Get: I would love to get Women Changing Cities: Global Stories of Urban Transformationby Melissa and Chris Bruntlett. I love reading books about city planning, especially when they focus on the ways we can improve our cities for everyone, and I’m intrigued by how this book is bringing women’s efforts to the forefront as it explores cities all over the world.

Irene Imperio, Senior Manager, Advertising and Promotions
Give: Forgotten Philadelphia: Lost Architecture of the Quaker City, by Thomas H. Keels. As we celebrate the country’s 250th anniversary, what a great reminder of our city’s beginnings!
Get: The next installment of Richard Osman’s Thursday Murder Club series: The Impossible Fortune.
Gary Kramer, Assistant Director, Sales and Publicity
Give: As a cinephile, I will be gifting Reel Freedom: Black Film Culture in Early Twentieth-Century New York City, by Alyssa Lopez.

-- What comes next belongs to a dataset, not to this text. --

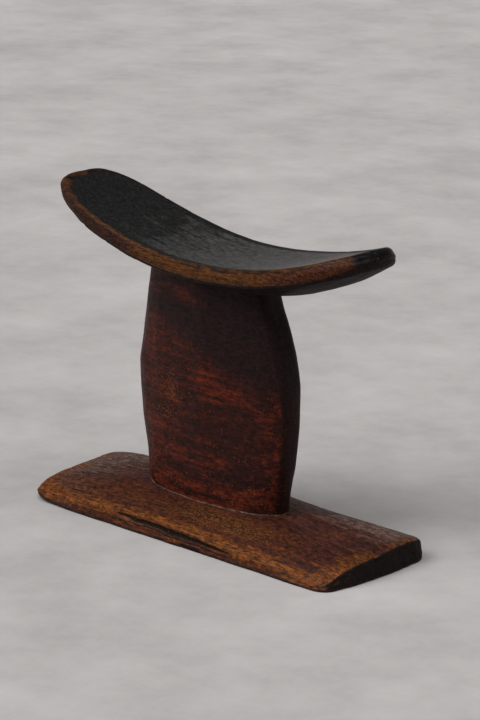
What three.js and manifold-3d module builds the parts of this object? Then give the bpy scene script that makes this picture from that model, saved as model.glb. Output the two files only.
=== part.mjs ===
// A carved wooden headrest: a curved neck rest on a flat, bellied pillar that stands on a low base board.
// Three pieces of wood, joined by a stub tenon at each end of the pillar.
// Millimetres. +Z is up and +X runs along the length. The pieces are drawn about the saddle's lowest point,
// which is at X 0, and the finished group is moved so that its origin is the middle of its footprint.

import * as THREE from 'three';
import { mergeVertices } from 'three/addons/utils/BufferGeometryUtils.js';
import Module from 'manifold-3d';

// ---- Driving dimensions ----

const base = {
  leftReach: 121, // from the saddle's lowest point to the left end's back corner
  rightReach: 106, // and to the right end's front corner
  leftSkew: 11, // how much shorter the board is at the left end's front corner
  rightSkew: 3, // and at the right end's back corner
  width: 78,
  cornerCut: { frontLeft: 15, frontRight: 12, backRight: 13, backLeft: 24 },
  wallHeight: 10.5, // top of the side wall, where the crowned upper face begins
  crownHeight: 16.8, // thickness under the pillar
  wallLean: 1, // how far the side wall draws in on its way up
  topRounding: 4,
  bottomRounding: 1,
  crownPower: 2.4, // a higher power keeps the crown flatter in the middle
  cornerPoints: 8,
  arcSteps: 4,
  crownSteps: 7,
};

// The pillar leans a little: each level has its own middle, measured along X from the saddle.
const pillar = {
  foot: { middle: -7.5, length: 92, thickness: 31 },
  belly: { middle: -7.5, length: 107, thickness: 31 },
  neck: { middle: -9.5, length: 79, thickness: 27 },
  bellyHeight: 76, // height of the widest section above the floor
  sectionPower: 2.9, // 2 is an ellipse, and higher is squarer
  sectionPoints: 60,
  levels: 16,
};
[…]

Not only does this book spotlight the fascinating, underknown history of African American film culture in early 20th century New York, it also won a Choice Outstanding Academic Title this year. (So proud of Alyssa!)
Get: The Silver Book: A Novel, by Olivia Laing. After an author asked me to secure an endorsement for his book from Laing (who graciously declined) I found out why: she is busy promoting her new book, a queer romantic thriller that unfolds against the backdrop of Cinecittà. I can’t wait to read it. However, I might have to. I become quite obsessed with the series Heated Rivalry. Having already read four of the books in the series a few years back, I can see I will spend my holiday reading the two volumes I missed: Heated Rivalry and Game Changer.